Impact of GST and pending recovery of corporate earnings - The 2018 budget was the last, one big event from the government before the general elections in 2019. And the cliché, stock markets were not spared. The hap hazard implementation of GST did bring a blip in our economy. So the next major rebound of market falls on the shoulders of the corporates. Organic improvement in corporate earnings will help India stay relevant in the global market. This gives us the cue of lack of organic growth in our country. The richest 1% of our population owned 73% of the total money generated in our country last year. This also means that we are not able to generate new networth which leaves the reign of money in the few old hands. This makes the market volatility more dependent on the actions and reactions of these few rich people!

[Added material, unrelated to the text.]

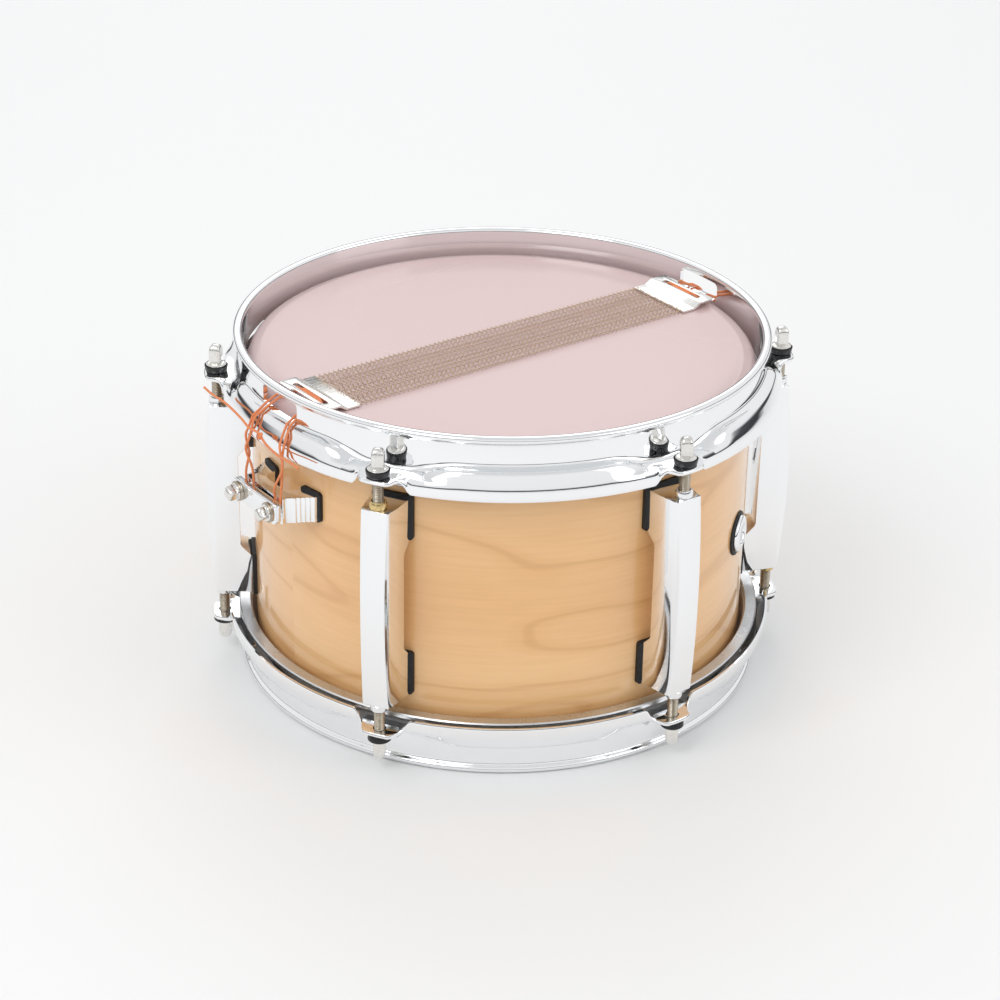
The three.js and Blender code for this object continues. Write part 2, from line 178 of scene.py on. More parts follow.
def shaded(tree, colour, shade, amount):
    """The colour multiplied by the shade, by an amount from 0 to 1."""
    n = node(tree, "ShaderNodeMix", data_type="RGBA", blend_type="MULTIPLY")
    n.inputs[0].default_value = amount
    tree.links.new(colour, n.inputs[6])
    tree.links.new(shade, n.inputs[7])
    return n.outputs[2]


def vary_roughness(tree, shader, value, low, high):
    tree.links.new(spread(tree, value, low, high), shader.inputs["Roughness"])


def bump(tree, shader, height, strength, distance):
    n = node(tree, "ShaderNodeBump", Strength=strength, Distance=distance)
    tree.links.new(height, n.inputs["Height"])
    tree.links.new(n.outputs["Normal"], shader.inputs["Normal"])


def chrome(name, base, low, high):
    m, b, t = material(name, base, 0.05, metal=1.0)
    vary_roughness(t, b, noise(t, coords(t), scale=60, detail=4, rough=0.6), low, high)
    return m


def worn_metal(name, base, dark, rough, scale=500):
    m, b, t = material(name, base, rough, metal=1.0)
    v = coords(t)
    speck = noise(t, v, scale, detail=5, rough=0.65)
    t.links.new(ramp(t, speck, [(0.35, dark), (0.62, base)]), b.inputs["Base Color"])
    vary_roughness(t, b, noise(t, v, scale * 1.7, detail=3), rough - 0.08, rough + 0.14)
    bump(t, b, speck, strength=0.06, distance=0.0001)
    return m


def brushed(name, base, rough, scale):
    m, b, t = material(name, base, rough, metal=1.0)
    lines = noise(t, coords(t, scale), scale=1, detail=3, rough=0.6)
    vary_roughness(t, b, lines, rough - 0.1, rough + 0.12)
    bump(t, b, lines, strength=0.12, distance=0.00005)
    return m


def dark_polymer(name, base, rough, scale, strength):
    m, b, t = material(name, base, rough)
    grain = noise(t, coords(t), scale, detail=4, rough=0.6)
    vary_roughness(t, b, grain, rough - 0.08, rough + 0.1)
    bump(t, b, grain, strength, distance=0.0001)
    return m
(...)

Job market woes - The job market woes continue to haunt the growth story of India. Let me give you a grim description of the current situation – In my city there were around 20 vacancies for the posts of clerk and office boy. More than 25,000 youth applied for the jobs. And maximum were graduates and post graduates.India immensely needs private investment which will steer India’s economic growth and employment generation.

No relaxation for the middle class - In this budget, the only relaxation the middle class got was through standard deduction. This also impacted the stock market as the retail investor liquidity also was impacted. The inability to generate new jobs and to fill the old vacancies has put a lot of pressure on the shrinking middle class, which actually forms the retail investor class in the country.

For me these reasons are behind the so called correction. But for me it is a forewarning of a disaster waiting at our doorsteps if we don’t mend our domestic situation, the key to which lies in employment generation.